To this day I am still proud of my colleagues at the BBC who run probably the best television training courses in the world. Participants on a one-week intensive studio directing course often go live the following week. That’s what training is about. Professionals Talk About Learning Objectives When professionals talk about the skills, they usually express them in terms of behavioral objectives. Behavioral objectives are also known as learning objectives and learning outcomes.

When I ran new media training at the BBC I gained a reputation as a “Learning Outcome Nerd” because I insisted on them. Professionals follow a specific grammar which explicitly describes the tasks learners will be able to perform at the end of the session and the standard they perform them to. This of course make learning effectiveness quick and easy to measure. The second mistake is designing curriculum around a trainer’s experience rather than their client’s workflow. “Oh, I always did it this way, so it must be right.”
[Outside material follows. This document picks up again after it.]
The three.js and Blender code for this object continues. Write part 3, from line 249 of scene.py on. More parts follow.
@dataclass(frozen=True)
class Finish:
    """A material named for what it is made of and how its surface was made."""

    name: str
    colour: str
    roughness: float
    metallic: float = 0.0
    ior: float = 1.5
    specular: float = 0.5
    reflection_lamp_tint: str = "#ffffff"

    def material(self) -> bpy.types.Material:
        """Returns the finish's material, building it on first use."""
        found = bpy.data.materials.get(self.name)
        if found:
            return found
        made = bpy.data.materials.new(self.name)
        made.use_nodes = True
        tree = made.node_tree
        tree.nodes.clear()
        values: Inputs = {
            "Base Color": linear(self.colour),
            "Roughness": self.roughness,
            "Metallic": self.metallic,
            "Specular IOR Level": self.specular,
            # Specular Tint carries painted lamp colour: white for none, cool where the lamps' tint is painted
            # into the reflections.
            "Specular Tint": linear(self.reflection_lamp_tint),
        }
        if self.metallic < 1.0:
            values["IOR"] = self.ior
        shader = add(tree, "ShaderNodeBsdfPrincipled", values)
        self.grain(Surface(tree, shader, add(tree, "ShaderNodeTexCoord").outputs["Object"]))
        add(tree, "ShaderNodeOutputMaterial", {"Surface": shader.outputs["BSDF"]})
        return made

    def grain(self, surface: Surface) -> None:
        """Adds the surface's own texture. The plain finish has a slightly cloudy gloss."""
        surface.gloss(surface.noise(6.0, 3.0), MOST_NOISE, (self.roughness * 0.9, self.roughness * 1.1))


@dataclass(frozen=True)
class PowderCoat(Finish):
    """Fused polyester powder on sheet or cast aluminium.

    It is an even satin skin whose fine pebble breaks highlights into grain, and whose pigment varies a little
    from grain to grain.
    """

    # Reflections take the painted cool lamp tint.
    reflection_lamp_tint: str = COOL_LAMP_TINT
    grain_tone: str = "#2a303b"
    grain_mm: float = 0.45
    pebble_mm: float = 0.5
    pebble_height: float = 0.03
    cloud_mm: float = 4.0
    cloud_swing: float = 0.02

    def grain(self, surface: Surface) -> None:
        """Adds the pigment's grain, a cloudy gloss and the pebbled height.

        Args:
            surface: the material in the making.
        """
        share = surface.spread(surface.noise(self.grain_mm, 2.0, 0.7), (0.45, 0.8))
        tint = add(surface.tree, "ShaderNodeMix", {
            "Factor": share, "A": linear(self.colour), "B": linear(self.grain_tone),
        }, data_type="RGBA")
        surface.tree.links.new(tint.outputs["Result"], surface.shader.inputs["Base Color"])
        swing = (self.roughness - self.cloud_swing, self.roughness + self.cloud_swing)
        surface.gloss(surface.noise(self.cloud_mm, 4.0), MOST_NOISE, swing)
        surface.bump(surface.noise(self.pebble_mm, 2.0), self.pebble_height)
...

Wrong. Times are changing and often these days with new technologies, new techniques are discovered and evolve during training classes. The most important thing for curriculum is that it belongs to the learners and the organization. At Talkshow, we try and tie our client curricula to the workflow of our client’s organization. A British newspaper we worked with last year as part of our partnership with Ifra Newsplex tripled its Web audiences after our intensive training project for their journalists. The success lies in linking workflow and curriculum. Invest in training Don’t waste your money on your skills training.
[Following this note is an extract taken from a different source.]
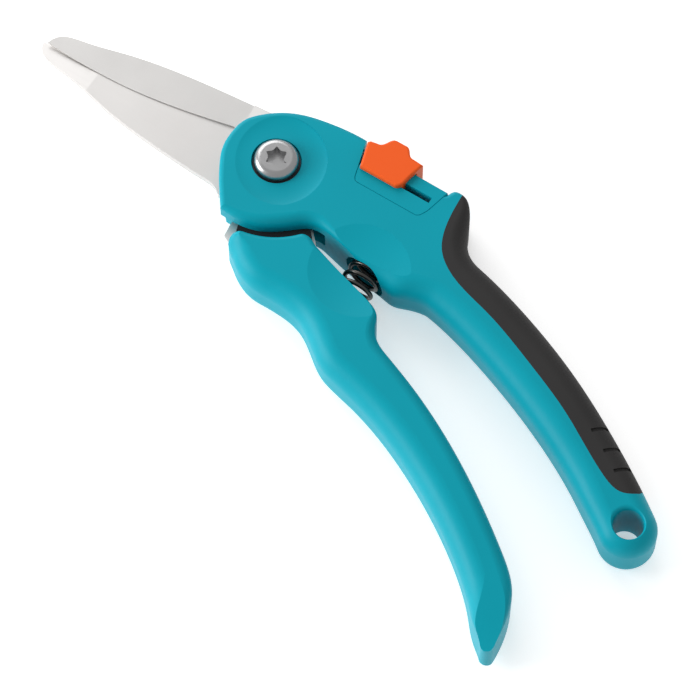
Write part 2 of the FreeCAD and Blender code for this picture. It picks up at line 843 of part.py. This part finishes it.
def make_lock_slider():
    body = new_body("lock_slider")
    side = [
        line((18.5, 8.9), (28.6, 8.9)),
        curve([(28.6, 8.9), (29.7, 9.8), (30.3, 12.5), (30.9, 15.0), (31.4, 17.3)]),
        line((31.4, 17.3), (28.6, 17.5)),
        curve([(28.6, 17.5), (27.0, 18.3), (26.2, 19.3), (24.8, 19.7)]),
        line((24.8, 19.7), (22.6, 19.7)),
        curve([(22.6, 19.7), (21.4, 19.2), (20.4, 17.6), (18.6, 16.5)]),
        line((18.6, 16.5), (17.0, 16.2)),
        line((17.0, 16.2), (16.5, 15.6)),
        line((16.5, 15.6), (18.5, 8.9)),
    ]
    high = saddle_high()
    pad(body, "Saddle", 0.3, high - 0.3, side)
    dress(body, "Fillet", "SaddleRims", level_edges(body.Tip.Shape, high), "Sizes.saddle_rim")
    wall = SIZES["saddle_wall"]
    inside = box(5.0, 50.0, 0.0, 15.1)
    pocket(body, "Channel", high - wall, high - 0.3 - 2 * wall, inside)
    pad(body, "Stem", 1.0, high - 2.0, box(STEM[0], STEM[1], BOLT_Y - 0.7, BOLT_Y + 0.7))
    return body


def make_lock_bolt():
    body = new_body("lock_bolt")
    half = SIZES["bolt_width"] / 2
    body.Placement = Placement(Vector(BOLT_X, BOLT_Y, FRONT_LOW + 0.1), Rotation())
    length = STEM[1] - BOLT_X + 1.6
    nose = [(0, -half + 0.5), (0.6, -half), (length, -half), (length, half), (0.6, half), (0, half - 0.5)]
    pad(body, "Strip", 0, "Sizes.bolt_thick", polygon(nose))
    window = box(STEM[0] - BOLT_X, STEM[1] - BOLT_X, -0.7, 0.7)
    pocket(body, "StemWindow", SIZES["bolt_thick"] + 1, SIZES["bolt_thick"] + 2, window)
    return body


def make_return_spring():
    body = new_body("return_spring")
    start = SIZES["upper_seat"] - SIZES["wire_radius"] - 0.2
    end = SIZES["lower_seat"] + SIZES["wire_radius"] + 0.2
    turn = Rotation(Vector(1, 0, 0), 90)
    body.Placement = Placement(Vector(SPRING_X, start, THICK / 2), turn)
    sketch = body.newObject("Sketcher::SketchObject", "WireSketch")
    sketch.AttachmentSupport = [(origin_plane(body, "XZ_Plane"), "")]
    sketch.MapMode = "FlatFace"
    mean = SIZES["spring_radius"] - SIZES["wire_radius"]
    sketch.addGeometry(circle((mean, 0), SIZES["wire_radius"])[0], False)
    coil = body.newObject("PartDesign::AdditiveHelix", "Coil")
    coil.Profile = sketch
    coil.ReferenceAxis = (sketch, ["V_Axis"])
    coil.Mode = "height-turns-angle"
    coil.Height = start - end
    coil.setExpression("Turns", "Sizes.spring_turns")
    coil.Angle = 0
    coil.LeftHanded = False
    coil.Reversed = False
    finish_feature(body, coil, sketch)
    return body


def check(feature):
    bad = [state for state in feature.State if state in ("Invalid", "Error")]
    if bad:
        raise RuntimeError("%s is %s" % (feature.Label, bad))


upper_blank = moulded_blank("upper", upper_outline())
lower_blank = moulded_blank("lower", lower_outline())
sub_parts = [
    make_upper_handle(upper_blank),
    make_soft_grip(upper_blank),
    make_lower_handle(lower_blank),
    make_rear_blade(),
    make_front_blade(),
    make_spacer_plate(),
    make_pivot_bush(),
    make_pivot_washer(),
    make_pivot_screw(),
    make_pivot_nut(),
    make_lock_guide(),
    make_lock_slider(),
    make_lock_bolt(),
    make_return_spring(),
]
doc.recompute()

for feature in doc.Objects:
    check(feature)

os.makedirs("parts", exist_ok=True)
for sub_part in sub_parts:
    shape = sub_part.Shape
    if shape.isNull() or not shape.isValid():
        raise RuntimeError("%s has no valid shape" % sub_part.Label)
    shape.exportStep("parts/%s.step" % sub_part.Label)
    print(sub_part.Label, round(shape.Volume, 1), len(shape.Solids))
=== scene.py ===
import math

import bpy
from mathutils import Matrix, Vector


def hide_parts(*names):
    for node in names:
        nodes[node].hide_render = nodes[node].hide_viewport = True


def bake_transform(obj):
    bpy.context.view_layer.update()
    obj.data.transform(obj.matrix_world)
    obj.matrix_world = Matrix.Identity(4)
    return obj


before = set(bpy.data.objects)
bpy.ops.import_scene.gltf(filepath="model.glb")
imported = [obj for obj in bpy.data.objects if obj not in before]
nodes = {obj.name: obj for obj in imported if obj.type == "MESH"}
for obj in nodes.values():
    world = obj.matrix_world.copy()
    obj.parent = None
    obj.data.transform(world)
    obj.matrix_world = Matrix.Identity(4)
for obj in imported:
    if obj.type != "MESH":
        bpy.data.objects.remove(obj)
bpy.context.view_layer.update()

# ---------------------------------------------------------------- upper handle
# The fixed handle is one glass-filled nylon moulding: a forked head round the
# pivot, a neck that holds the lock, and a grip that ends in a hanging hole.
# It comes out of a spark-eroded mould, so its skin is satin with a fine grain.
TEAL = (0.0, 0.325, 0.415, 1.0)
GRAIN_HEIGHT = 0.00004
FLOW_SCALE = 38.0
SKIN_SPECULAR = 0.14


def fresh_material(name, metallic, roughness):
    material = bpy.data.materials.new(name)
    material.use_nodes = True
    shader = material.node_tree.nodes["Principled BSDF"]
    shader.inputs["Metallic"].default_value = metallic
    shader.inputs["Roughness"].default_value = roughness
    return material, shader


def wear(piece, material):
    piece.data.materials.clear()
    piece.data.materials.append(material)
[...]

Don't Waste Your Money ...

Having amateurs provide learning to your organization is wasting money when you can’t afford to waste money or fail to develop the skills staff need to keep your company competitive through the recession. Make sure you talk first about what you or your staff will be able to do at the end of the course. Ask your trainer to be specific and give you learning objectives that describe the tasks you’ll do and to what standard. Then ask them to explain what techniques they’ll use to reinforce the learning.